Ἐντροπή, occurring only twice in the N. T. (1 Cor. 4:5; 15:34), is elsewhere found in connection now with αἰσχύνη, and now with αἰδώς, with the first, Ps. 34:26, cf. Ps. 119:3; Ezek. 35:32; with the second in Iamblichus (quoted by Rost and Palm). It too must be rendered ‘shame,’ but has something in it which neither αἰδώς nor αἰσχύνη has. Nearly related to ἐντρέπω, ἐντρέπομαι it conveys at least a hint of that change of conduct, that return of a man upon himself, which a wholesome shame brings with it in him who is its subject. This speaks out in such phrases as παιδεία ἐντροπῆς (Job 20:3); and assuredly it is only to such shame that St. Paul seeks to bring his Corinthian converts in the two passages referred to already; cf. Tit. 2:8; and 2 Thess. 3:14, ἵναἐντραπῇ, which Grotius paraphrases rightly, ‘ut pudore tactus ad mentem meliorem redeat.’ Pott (Etym. Forsch. vol. v. p. 138) traces well the successive meanings of the words: ‘ἐντρέπω, umwenden, umkehren, umdrehen. Uebertr. einen in sich kehren, zu sich bringen, machen, dass er in sich geht... ἐντροπή das Umkehren; 2. das in sich Gehen, Beschämung, Scham, Scheu, Rücksicht, Achtung, wie αἰδώς.’


1 There is the same onesidedness, though exactly on the other side, in Cicero’s definition of ‘pudor,’ which he makes merely prospective: ‘Pudor, metus rerum turpium, et ingenua qaaedam timiditas, dedecus fugiens, laudemque consectans;’ but Ovid writes,

‘Irruit, et nostrum vulgat clamore pudorem.’
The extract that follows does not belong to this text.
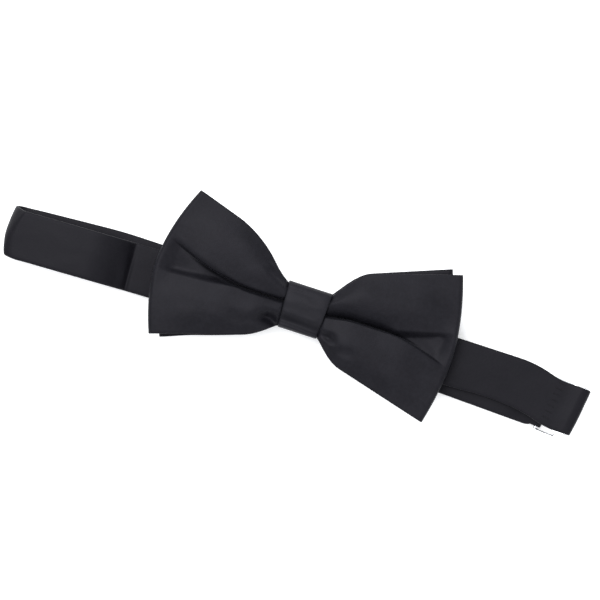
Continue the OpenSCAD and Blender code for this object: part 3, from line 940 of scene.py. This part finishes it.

2 In the Latin of the silver age, ‘verecundia’ had acquired a sense of false shame; thus Quintilian, xii. 5, 2: ‘Verecundia est timor quidam reducens animum ab eis quae facienda sunt.’ It is the δυσωπία, on the mischiefs of which Plutarch has written such a graceful little essay.

[The following Strong's numbers apply to this section:G127,G152,G1791.]